** Start Information shown **

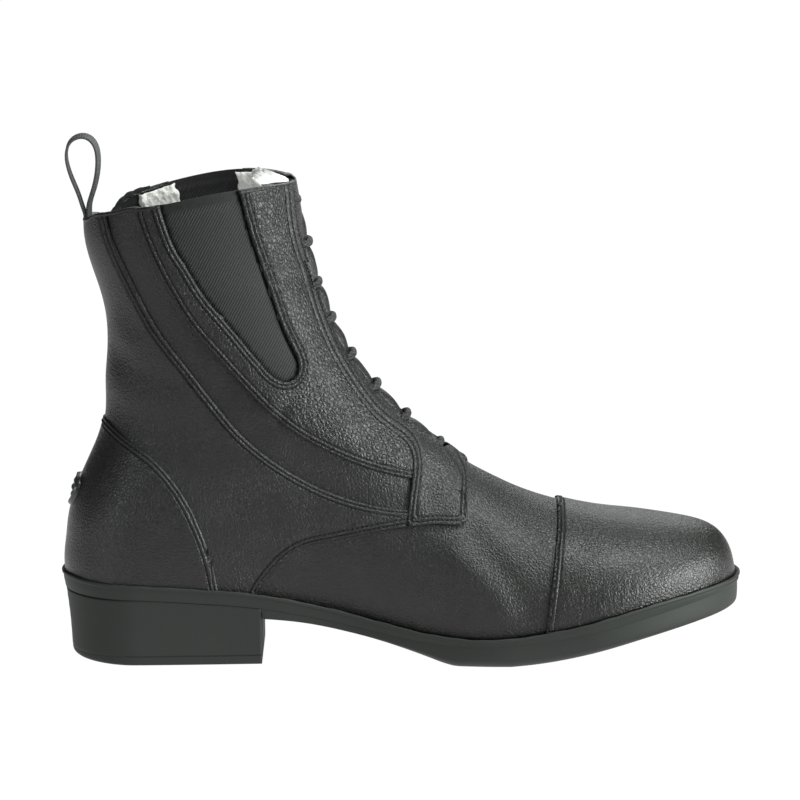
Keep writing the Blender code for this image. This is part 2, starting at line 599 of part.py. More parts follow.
def make_panels():
    margin = GAP / 2
    cap = CAP_EDGE + [(1.05, -0.060), (1.05, 0.480)]
    toe_cap = shell("toe_cap", GAP, GAP + PANEL, LEATHER_OVER)
    boolean(toe_cap, prism("form_toe_cap", cap, -0.12, 0.12), "INTERSECT")

    counter = COUNTER_EDGE + [(-0.040, -0.060)]
    heel_counter = shell("heel_counter", GAP, GAP + STAY, LEATHER_OVER)
    boolean(heel_counter, prism("form_counter", inset(counter, margin), -0.12, 0.12), "INTERSECT")

    quarter = SEAM_BACK + VAMP_EDGE[::-1] + COUNTER_EDGE[::-1] + [(-0.020, 1.200)]
    quarters = shell("quarters", GAP, GAP + PANEL, LEATHER_OVER)
    boolean(quarters, prism("form_quarters", inset(quarter, margin), -0.12, 0.12), "INTERSECT")

    surround = SEAM_LOW + [p for p in STAY_REAR if p[1] > 0.42] + GORE_FRONT + GORE_REAR[1:]
    stay = STAY_REAR + [(0.420, 1.220), (0.620, 0.700), (0.600, 0.530)] + TAB_FRONT[::-1]
    stay += TAB_FOOT[-2::-1][:-1]
    between = slit("cut_eyestays", 0.612, 0.0)
    middle = float(centre(0.0))
    for side, low, high in (("lateral", -0.12, middle), ("medial", middle, 0.12)):
        panel = shell("gore_panel_" + side, GAP, GAP + PANEL, LEATHER_OVER)
        boolean(panel, prism("form_gore_panel_" + side, inset(surround, margin), low, high),
                "INTERSECT")
        eyestay = shell("eyestay_" + side, GAP, GAP + STAY, LEATHER_OVER)
        boolean(eyestay, prism("form_eyestay_" + side, inset(stay, margin), low, high),
                "INTERSECT")
        boolean(eyestay, between, "DIFFERENCE")


# Tongue and lace
def bar_offset(share):
    """Height of the cord's centre over the form: over the tongue in the middle, under the
    facings at the sides. share = y over half the width between the facings."""
    under = -(WALL + GAP + LACE / 2 + 0.0002)
    over = BAR_STAND
    return under + (over - under) * (1 - ease((np.abs(share) - 0.30) / 0.72))


def under_bar(share, half):
    """The highest that the tongue may lie under a bar and keep clear of its round."""
    reach = LACE / 2 + GAP + 0.0002
    low = np.full(np.shape(share), 1.0)
    for step in np.linspace(-1.0, 1.0, 25):
        low = np.minimum(low, bar_offset(share + step * reach / half)
                         - reach * math.sqrt(1 - step * step))
    return low


def half_slit(level):
    along = smooth(FRONT_OF_LEVEL, level)
    return smooth(OPENING, np.clip(along, OPENING[0][0], OPENING[-1][0])) * SLIT


def make_tongue():
    bars = level_of(np.array(BARS))[::-1]
    step = 0.0030 / SHAFT
    levels, rise = [bars[0] - 0.13, bars[0] - 0.07], [0.0, 0.0]
    for k, level in enumerate(bars):
        levels += [level - step, level + step]
        rise += [0.0, 0.0]
        if k + 1 < len(bars):
            levels.append((level + bars[k + 1]) / 2)
            rise.append(1.0)
    levels += [levels[-1] + 0.016, 0.998]
    rise += [0.55, 0.40]
    levels, rise = np.array(levels), np.array(rise)
    half = half_slit(levels)
    side = TONGUE_WIDTH / 2 * (0.72 + 0.28 * ease((levels - 0.42) / 0.35))
    steps = [half * step for step in [0.0] + BAR_STEPS] + [half * 0.4 + side * 0.6, side]
    y = np.stack([-v for v in steps[:0:-1]] + steps, 1)
    level, _ = np.meshgrid(levels, np.arange(y.shape[1]), indexing="ij")
    clear = np.abs(y) / half[:, None]
    top = under_bar(clear, half[:, None])
    hidden = ease((level_of(OPENING[-1][0]) + 0.012 - level) / 0.012)
    floor = float(bar_offset(2.0)) - LACE / 2 - GAP - 0.0002
    top = top + (floor - top) * hidden
    puff = PUFF * rise[:, None] * (1 - ease((clear - 0.10) / 0.62)) * (1 - hidden)
    pad = ease((level - 0.86) / 0.14)
    low = floor - TONGUE - (TONGUE_PAD - TONGUE) * pad + 0.35 * (top - floor)
    upper_side = on_front(level, y + centre(0.0), top + puff)
    lower_side = on_front(level + TONGUE_RISE * pad, y + centre(0.0), low)
    rows, cols = level.shape
    n = rows * cols
    points = np.vstack([upper_side.reshape(-1, 3), lower_side.reshape(-1, 3)])
    faces = []
    for i in range(rows - 1):
        for j in range(cols - 1):
            a = i * cols + j
            faces.append((a, a + 1, a + 1 + cols, a + cols))
            faces.append((n + a + cols, n + a + 1 + cols, n + a + 1, n + a))
    for j in range(cols - 1):
        faces.append((j + 1, j, n + j, n + j + 1))
        a = (rows - 1) * cols + j
        faces.append((a, a + 1, n + a + 1, n + a))
    for i in range(rows - 1):
        a = i * cols
        faces.append((a, a + cols, n + a + cols, n + a))
        a = i * cols + cols - 1
        faces.append((a + cols, a, n + a, n + a + cols))
    return piece("tongue", points, faces, LINING)


def make_lace():
    """One cord: eight bars over the tongue, joined by turns that lie under the facings."""
    bars = level_of(np.array(BARS))
    spots = []
    for k, level in enumerate(bars):
        half = float(half_slit(level))
        sweep = np.array([-v for v in BAR_STEPS[::-1]] + [0.0] + BAR_STEPS)
        if k % 2:
            sweep = -sweep
        if k == 0:
            sweep = np.append(-1.25, sweep)
        if k == len(bars) - 1:
            sweep = np.append(sweep, math.copysign(1.25, sweep[-1]))
        for share in sweep:
            spots.append((level, share * half, float(bar_offset(share))))
        if k + 1 < len(bars):
            following = bars[k + 1]
            wide = (half + float(half_slit(following))) / 2 * 1.30
            side = 1.0 if sweep[-1] > 0 else -1.0
            spots.append((level * 0.62 + following * 0.38, side * wide, float(bar_offset(2.0))))
            spots.append((level * 0.38 + following * 0.62, side * wide, float(bar_offset(2.0))))
    spots = np.array(spots)
    points = on_front(spots[:, 0], spots[:, 1] + centre(0.0), spots[:, 2])
    curve = bpy.data.curves.new("lace", "CURVE")
    curve.dimensions = "3D"
    curve.bevel_depth = LACE / 2
    curve.bevel_resolution = 1
    curve.use_fill_caps = True
    line = curve.splines.new("POLY")
    line.points.add(len(points) - 1)
    for spot, point in zip(line.points, points):
        spot.co = (*point, 1.0)
    curve.materials.append(CORD)
    obj = bpy.data.objects.new("lace", curve)
    bpy.context.scene.collection.objects.link(obj)
    return obj


# Pull loop and spur rest
def ribbon(name, line, thick, wide, middle, mat):
    """A strip of tape along a line of the side view, its width on both sides of y = middle."""
    line = np.asarray(line)
    run = np.gradient(line, axis=0)
    run /= np.linalg.norm(run, axis=1, keepdims=True)
    out = np.stack([-run[:, 1], run[:, 0]], 1) * thick / 2
    points = []
    for (x, z), (dx, dz) in zip(line, out):
        low, high = middle - wide / 2, middle + wide / 2
        points += [(x + dx, low, z + dz), (x + dx, high, z + dz),
                   (x - dx, high, z - dz), (x - dx, low, z - dz)]
    faces = [(0, 1, 2, 3)]
    for i in range(len(line) - 1):
        for j in range(4):
            k = (j + 1) % 4
            faces.append((4 * i + j, 4 * i + 4 + j, 4 * i + 4 + k, 4 * i + k))
    last = 4 * (len(line) - 1)
    faces.append((last + 3, last + 2, last + 1, last))
    return piece(name, points, faces, mat)


def make_pull_loop():
    back = form(1.0, 0.0)
    rim_x, rim_z = float(back[0]), float(back[2])
    middle = rim_x + (WALL - GAP - PANEL) / 2
    outside = rim_x - GAP - PANEL - GAP - LOOP_TAPE / 2 - 0.0001
    inside = rim_x + WALL + GAP + LOOP_TAPE / 2 + 0.0005
    line = [(outside, rim_z - 0.0035), (outside, rim_z), (outside + 0.0001, rim_z + 0.0018)]
    line += [(middle + a * LOOP_DEPTH, rim_z + b * LOOP_HEIGHT) for a, b in LOOP_LINE]
    line += [(inside - 0.0006, rim_z + 0.0018), (inside, rim_z), (inside + 0.0002, rim_z - 0.004)]
    for down in (0.008, 0.012):
        level = 1.0 - down / SHAFT
        line.append((float(form(level, 0.0)[0]) + WALL + GAP + LOOP_TAPE / 2 + 0.0010, rim_z - down))
    return ribbon("pull_loop", line, LOOP_TAPE, LOOP_WIDTH, float(back[1]), TAPE)


def make_spur_rest():
    """A ledge on the back of the counter, with ribs across its face."""
    low_up = 0.190
    base = form(low_up, 0.0)
    z_low = float(base[2])
    z_high = z_low + SPUR_REST
    ledge = float(form(low_up + SPUR_REST / SHAFT, 0.0)[0]) - GAP - STAY - SPUR_STAND
    foot = float(base[0]) - GAP - STAY - 0.0006
    ribs = 4
    rows = [(z_low, foot + 0.0004)]
    for k in range(ribs):
        a = z_low + SPUR_REST * (0.10 + 0.80 * k / ribs)
        b = z_low + SPUR_REST * (0.10 + 0.80 * (k + 0.7) / ribs)
        for z, extra in ((a, 0.0), ((a * 2 + b) / 3, 1.0), ((a + 2 * b) / 3, 1.0), (b, 0.0)):
            share = (z - z_low) / SPUR_REST
            rows.append((z, foot + (ledge - foot) * share - extra * SPUR_RIB))
    rows += [(z_high - 0.0007, ledge - 0.0002), (z_high, ledge + 0.0008)]
    wide, middle = SPUR_WIDTH / 2, float(base[1])
    sides = np.linspace(-1.0, 1.0, 9)
    points, faces = [], []
    for z, x in rows:
        for s in sides:
            round_back = 0.35 * wide * s * s + 0.24 * wide * s**6
            points.append((x + round_back, middle + wide * s, z))
        points += [(x + 0.020, middle + wide, z), (x + 0.020, middle - wide, z)]
    loop = len(sides) + 2
    for i in range(len(rows) - 1):
        for j in range(loop):
            k = (j + 1) % loop
            faces.append((i * loop + j, i * loop + k, (i + 1) * loop + k, (i + 1) * loop + j))
    faces += [tuple(range(loop))[::-1], tuple((len(rows) - 1) * loop + i for i in range(loop))]
    rest = piece("spur_rest", points, faces, RUBBER)
    n = LEVELS * AROUND
    solid = list(grid(GAP + STAY + GAP))
    top, bottom = np.mean(solid[-AROUND:], axis=0), np.mean(solid[:AROUND], axis=0)
    faces = tube_faces(LEVELS, AROUND)
    last = (LEVELS - 1) * AROUND
    for j in range(AROUND):
        k = (j + 1) % AROUND
        faces += [(last + j, last + k, n), (k, j, n + 1)]
    boolean(rest, cutter("cut_spur_rest", solid + [top, bottom], faces), "DIFFERENCE")


make_outsole()
make_heel()
make_insole()
make_upper()
make_panels()
make_tongue()
make_lace()
make_pull_loop()
make_spur_rest()
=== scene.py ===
# %% [markdown]
# # A jodhpur boot, dressed
#
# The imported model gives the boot's solids. This script lays leather, elastic, fleece, cord
# and tape over them and lights the result like the studio photograph. Each step first says
# what the thing is on the real boot, then makes it.

import math

import bpy
import numpy as np
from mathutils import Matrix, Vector


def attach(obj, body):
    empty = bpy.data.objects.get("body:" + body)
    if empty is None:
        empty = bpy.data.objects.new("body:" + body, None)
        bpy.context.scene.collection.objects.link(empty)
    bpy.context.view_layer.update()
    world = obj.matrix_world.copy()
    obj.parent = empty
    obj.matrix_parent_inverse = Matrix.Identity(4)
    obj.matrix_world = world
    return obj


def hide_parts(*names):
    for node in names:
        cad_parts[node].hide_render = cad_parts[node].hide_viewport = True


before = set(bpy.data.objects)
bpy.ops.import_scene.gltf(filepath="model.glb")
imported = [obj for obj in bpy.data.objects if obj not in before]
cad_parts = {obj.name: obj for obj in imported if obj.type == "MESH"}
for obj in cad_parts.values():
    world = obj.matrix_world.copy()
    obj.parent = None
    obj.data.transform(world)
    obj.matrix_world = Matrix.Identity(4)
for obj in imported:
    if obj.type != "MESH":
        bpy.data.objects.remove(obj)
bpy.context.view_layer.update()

# %% [markdown]
# ## The studio
#
# A product photographer stands well back with a long lens, so that the heel and the toe have
# the same scale. The camera looks at the outer side from a little above. The boot stands on
# a white sheet that is lit so brightly that it has no edge, and large soft lamps give the
# black leather its broad sheen. A sheet that gives off a little light itself does the same.

# %% Camera
MIDDLE = -0.00377                    # y of the plane that halves the heel
CAMERA_PLACE = Vector((0.0, MIDDLE - 2.06, 0.495))
CAMERA_AIM = Vector((0.0, MIDDLE, 0.1110))
CAMERA_LENS = 216.44                 # mm on a 36 mm sensor
CAMERA_ROLL = math.radians(-0.5)

camera_data = bpy.data.cameras.new("camera")
camera_data.lens = CAMERA_LENS
camera_data.clip_end = 20.0
camera = bpy.data.objects.new("camera", camera_data)
bpy.context.scene.collection.objects.link(camera)
camera.location = CAMERA_PLACE
camera.rotation_euler = (CAMERA_AIM - CAMERA_PLACE).to_track_quat("-Z", "Y").to_euler()
camera.rotation_euler.rotate_axis("Z", CAMERA_ROLL)
bpy.context.scene.camera = camera

# %% [markdown]
# ## Shader arithmetic
#
# A finish is a sum of patterns. `Link` holds a node's output and turns `a * 2 + b` into Math
# nodes, so that a material reads like the formula that it is.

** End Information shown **

■ **Aim of the task**
Within the listing above, give again exactly every line from the line with "make_outsole()" through the line with "# black leather", both included, and no other line.

■ **Final answer**
make_outsole()
make_heel()
make_insole()
make_upper()
make_panels()
make_tongue()
make_lace()
make_pull_loop()
make_spur_rest()
=== scene.py ===
# %% [markdown]
# # A jodhpur boot, dressed
#
# The imported model gives the boot's solids. This script lays leather, elastic, fleece, cord
# and tape over them and lights the result like the studio photograph. Each step first says
# what the thing is on the real boot, then makes it.

import math

import bpy
import numpy as np
from mathutils import Matrix, Vector


def attach(obj, body):
    empty = bpy.data.objects.get("body:" + body)
    if empty is None:
        empty = bpy.data.objects.new("body:" + body, None)
        bpy.context.scene.collection.objects.link(empty)
    bpy.context.view_layer.update()
    world = obj.matrix_world.copy()
    obj.parent = empty
    obj.matrix_parent_inverse = Matrix.Identity(4)
    obj.matrix_world = world
    return obj


def hide_parts(*names):
    for node in names:
        cad_parts[node].hide_render = cad_parts[node].hide_viewport = True


before = set(bpy.data.objects)
bpy.ops.import_scene.gltf(filepath="model.glb")
imported = [obj for obj in bpy.data.objects if obj not in before]
cad_parts = {obj.name: obj for obj in imported if obj.type == "MESH"}
for obj in cad_parts.values():
    world = obj.matrix_world.copy()
    obj.parent = None
    obj.data.transform(world)
    obj.matrix_world = Matrix.Identity(4)
for obj in imported:
    if obj.type != "MESH":
        bpy.data.objects.remove(obj)
bpy.context.view_layer.update()

# %% [markdown]
# ## The studio
#
# A product photographer stands well back with a long lens, so that the heel and the toe have
# the same scale. The camera looks at the outer side from a little above. The boot stands on
# a white sheet that is lit so brightly that it has no edge, and large soft lamps give the
# black leather its broad sheen. A sheet that gives off a little light itself does the same.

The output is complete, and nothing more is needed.